Pittsburgh’s City Council returned in August, and Harrisburg Council members resumed in-person sessions last June. Members of Allentown’s Council have met — masked and socially distanced — in the body’s chambers throughout the pandemic.
The Montgomery County Commissioners — chaired by Valerie Arkoosh, a physician — have met masked and largely in person for nearly a year, and the Bucks County Commissioners have convened in-person since fall 2020. In Delaware County, the county council resumed in-person meetings last spring, and the city of Chester returned last July.
Most of the local governing bodies have restarted in-person meetings with a “hybrid” format, meaning that in addition to being open to the public, the sessions are live-streamed, and constituents may comment virtually. Some also allow members with personal health concerns to participate online.
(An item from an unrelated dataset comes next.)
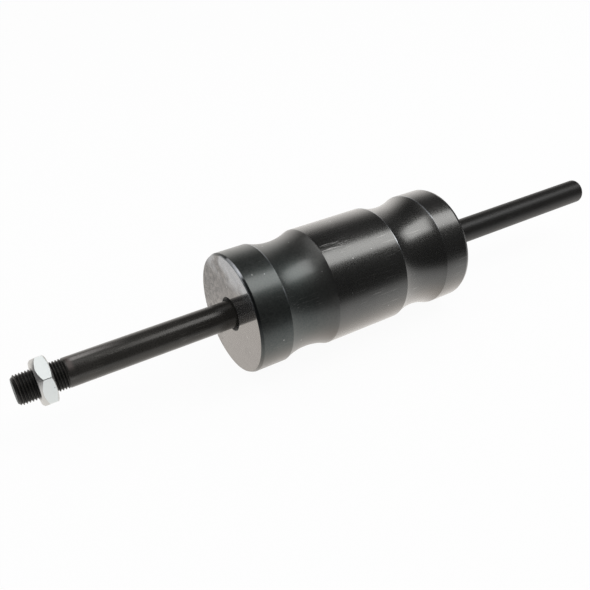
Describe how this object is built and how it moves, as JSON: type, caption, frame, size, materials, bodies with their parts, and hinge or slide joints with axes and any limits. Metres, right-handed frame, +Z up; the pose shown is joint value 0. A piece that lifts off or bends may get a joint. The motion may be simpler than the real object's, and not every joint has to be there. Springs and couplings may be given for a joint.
{
  "type": "slide hammer puller",
  "caption": "Hand slide hammer: a threaded steel rod with a thin jam nut and a heavy turned weight with two grip grooves that slides between hidden stops.",
  "frame": {"origin": "on the rod's axis in the plane of the jam nut's front face, where an adapter on the free thread is seated", "axes": "+X along the rod from the threaded front toward the plain rear end, +Z up as the tool lies on a bench"},
  "size_m": [0.402, 0.07, 0.07],
  "materials": {
    "black_rod": "satin",
    "zinc_plate": "satin",
    "blued_steel": "satin",
    "black_screw": "satin",
    "ground_steel": "satin",
    "spring_steel": "satin"
  },
  "bodies": {
    "rod": {"rod": "black_rod", "ring_front": "spring_steel", "ring_rear": "spring_steel"},
    "nut": {"jam_nut": "zinc_plate"},
    "collar": {"stop_collar": "ground_steel"},
    "weight": {"weight_body": "blued_steel", "end_plug": "blued_steel", "lock_screw_left": "black_screw", "lock_screw_right": "black_screw"}
  },
  "joints": [
    {"name": "nut_travel", "type": "slide", "parent": "rod", "child": "nut", "axis": [1, 0, 0], "range_m": [-0.0075, 0.006]},
    {"name": "weight_spin", "type": "hinge", "parent": "rod", "child": "collar", "pos_m": [0.1968, 0, 0], "axis": [1, 0, 0], "continuous": true},
    {"name": "weight_slide", "type": "slide", "parent": "collar", "child": "weight", "axis": [1, 0, 0], "range_m": [-0.034, 0.064]}
  ]
}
Patrick Christmas, policy director for the good-government group Committee of 70, said that although Council will have to return in person at some point, a bigger question is what lessons lawmakers learned through holding virtual meetings and how they can use those to increase access to local government.
”Going remote has created opportunities for people to participate in the legislative process who would not normally,” Christmas said, referring to the many residents who can’t attend weekday meetings in Center City but could call in to virtual meetings. “If, at a minimum, there’s a hybrid model going forward — both in-person testifiers and a remote option — that’s a significant step forward.”